Whenever it has been possible, it is “fleeing,” not “frying,” that has characterized Christianity throughout its history. We have only to look at the biblical record to see the example of countless men and women of God who fled persecution. Elijah fled from Jezebel before it was his time to return (1 Kings 19:3). Jeremiah urged the people of Jerusalem to flee before the city was attacked by enemies (Jeremiah 6:1). The family of Christ was commanded to flee with the infant Jesus (Matthew 2:13), and Jesus, of course, told his followers not that they should linger in the zone of danger, but that they should pray that their flight be not at a dangerous and inopportune time (Matthew 24:20). It is historically clear that when Jerusalem was destroyed by the Romans in AD 70, with a great loss of Jewish life, few if any Christians died in the siege of the city, as they had followed the teaching of their master – and fled.

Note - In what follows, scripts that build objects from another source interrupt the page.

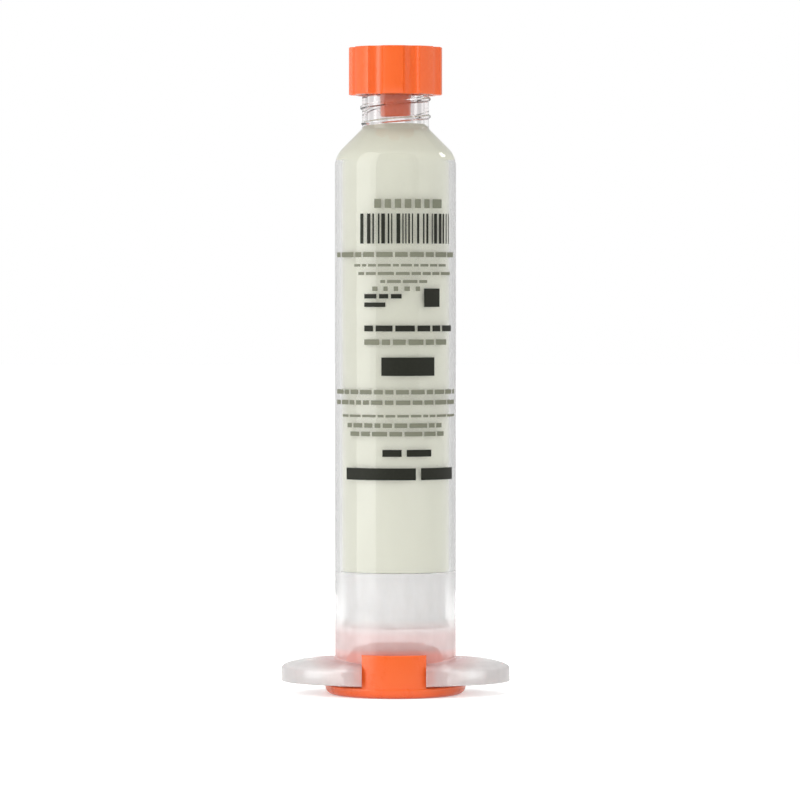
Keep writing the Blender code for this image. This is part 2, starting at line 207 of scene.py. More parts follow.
def mesh_object(name, shape):
    """Make an object of a finished bmesh."""
    mesh = bpy.data.meshes.new(name)
    shape.to_mesh(mesh)
    shape.free()
    return add_object(name, mesh)


def lathe(name, rows, columns, closed=False):
    """Turn the rows about Z. An open list starts and ends on the axis; a closed one is a ring."""
    shape = bmesh.new()
    turns = [2 * pi * k / columns for k in range(columns)]
    rings = []
    for radius, height in rows:
        if not callable(radius) and radius == 0.0:
            rings.append([shape.verts.new((0.0, 0.0, height))])
            continue
        ring = []
        for a in turns:
            r = radius(a) if callable(radius) else radius
            z = height(a) if callable(height) else height
            ring.append(shape.verts.new((r * cos(a), r * sin(a), z)))
        rings.append(ring)
    pairs = list(zip(rings, rings[1:])) + ([(rings[-1], rings[0])] if closed else [])
    for upper, lower in pairs:
        for k in range(columns):
            after = (k + 1) % columns
            corners = [upper[k % len(upper)], lower[k % len(lower)]]
            corners += [lower[after % len(lower)], upper[after % len(upper)]]
            shape.faces.new(list(dict.fromkeys(corners)))
    bmesh.ops.recalc_face_normals(shape, faces=shape.faces)
    return mesh_object(name, shape)


def settle(obj):
    """Turn an object's modifiers into its plain mesh."""
    depsgraph = bpy.context.evaluated_depsgraph_get()
    mesh = bpy.data.meshes.new_from_object(obj.evaluated_get(depsgraph))
    obj.modifiers.clear()
    obj.data = mesh
    mesh.name = obj.name


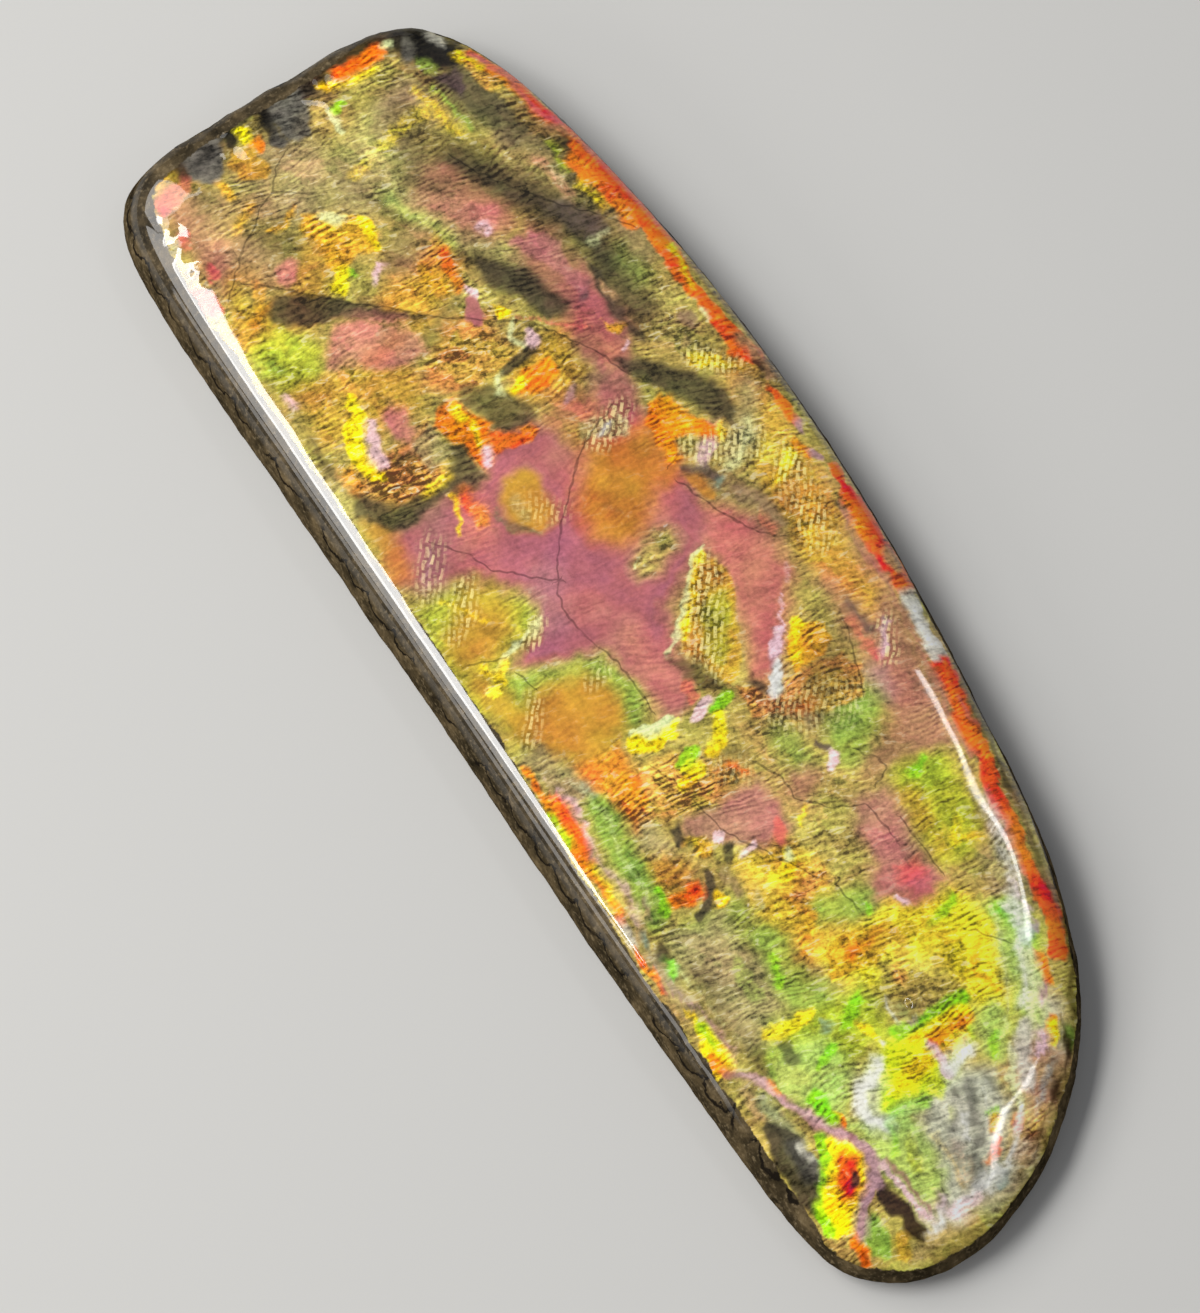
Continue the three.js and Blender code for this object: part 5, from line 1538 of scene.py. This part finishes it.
studio = {
    "floorSize": 2.4,  # m
    "floorColour": paint(206, 205, 202),
    "floorRoughness": 0.7,
    "worldColour": paint(150, 152, 156),
    "worldStrength": 0.58,
    "lights": {  # place in m, roll in degrees, width and depth in m, power in W, colour
        "edgeWindow": ((-0.163, -0.218, 0.43), -8, (0.27, 0.10), 1.15, (1.0, 1.0, 0.99)),
        "lowWindow": ((-0.17, -0.34, 0.36), 0, (0.25, 0.20), 0.70, (1.0, 0.99, 0.97)),
        "frontLight": ((0.04, -0.50, 0.22), 0, (0.50, 0.14), 0.6, (1.0, 0.98, 0.95)),
        "fillLight": ((-0.45, -0.20, 0.50), 0, (0.30, 0.30), 1.2, (1.0, 0.98, 0.95)),
        "longStrip": ((0.012, 0.238, 0.452), -4, (0.18, 0.008), 0.045, (1.0, 1.0, 1.0)),
        "shortStrip": ((0.25, 0.215, 0.40), 32, (0.16, 0.008), 0.05, (1.0, 1.0, 1.0)),
    },
}


def makeFloor():
    bpy.ops.mesh.primitive_plane_add(size=studio["floorSize"])
    floor = bpy.context.object
    floor.name = "studio_floor"
    material = bpy.data.materials.new("paleStudioFloor")
    material.use_nodes = True
    shader = material.node_tree.nodes["Principled BSDF"]
    shader.inputs["Base Color"].default_value = studio["floorColour"]
    shader.inputs["Roughness"].default_value = studio["floorRoughness"]
    floor.data.materials.append(material)


# Turned so that it looks from its place to the aim, or to the origin, and rolled about that line
def aimed(placed, aim=(0.0, 0.0, 0.0), roll=0):
    back = (Vector(placed) - Vector(aim)).to_track_quat("Z", "Y")
    return (back @ Quaternion((0, 0, 1), math.radians(roll))).to_euler()


def makeLights():
    world = bpy.data.worlds.new("softStudio")
    world.use_nodes = True
    background = world.node_tree.nodes["Background"]
    background.inputs["Color"].default_value = studio["worldColour"]
    background.inputs["Strength"].default_value = studio["worldStrength"]
    bpy.context.scene.world = world
    for name, (placed, roll, size, power, colour) in studio["lights"].items():
        bpy.ops.object.light_add(type="AREA", location=placed, rotation=aimed(placed, roll=roll))
        light = bpy.context.object
        light.name = name
        light.data.shape = "RECTANGLE"
        light.data.size, light.data.size_y = size
        light.data.energy = power
        light.data.color = colour


view = {
    "lookAt": (0.21, -2.96, 3.0),  # mm
    "azimuth": 61,                 # degrees
    "elevation": 75,
    "distance": 250,               # mm
    "lens": 120,
    "nearest": 0.01,               # m
}


def makeCamera():
    around, up = math.radians(view["azimuth"]), math.radians(view["elevation"])
    back = Vector((math.sin(around) * math.cos(up), -math.cos(around) * math.cos(up), math.sin(up)))
    target = Vector(view["lookAt"]) * mm
    placed = target + back * view["distance"] * mm
    bpy.ops.object.camera_add(location=placed, rotation=aimed(placed, target))
    camera = bpy.context.object
    camera.name = "stoneCamera"
    camera.data.lens = view["lens"]
    camera.data.clip_start = view["nearest"]
    bpy.context.scene.camera = camera


makeFloor()
makeLights()
makeCamera()
bpy.context.scene.view_settings.view_transform = "Standard"
print("studio ready")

We see this pattern of fleeing persecution throughout the New Testament. And even the leaders of the early Church who stayed originally in Jerusalem thought it wise to flee when circumstances indicated they should. We see that the apostle Peter fled when his life was threatened (Acts 12:17), and the apostle Paul fled on numerous occasions to avoid persecution and threats to his life (Acts 14:6, etc.).

So the Bible does not teach that we should feel it is a matter of faith not to flee when every indication is that it would be wise to do so. Certainly, there are cases where God has called individuals to stay and face persecution, but without a clear call to do so, God expects us to use wisdom in all things (Ecclesiastes 7:12) and to avoid threats that are avoidable (Proverbs 22:3 and Proverbs 27:12).

The answer to most life-threatening persecution is not to stay, but to have the kind of faith that trusts God enough to flee and receive his guidance and help to reach a place of safety. The Church has always fled when appropriate and always will (Revelation 12:6). To suggest otherwise is to not understand the example of the Bible itself.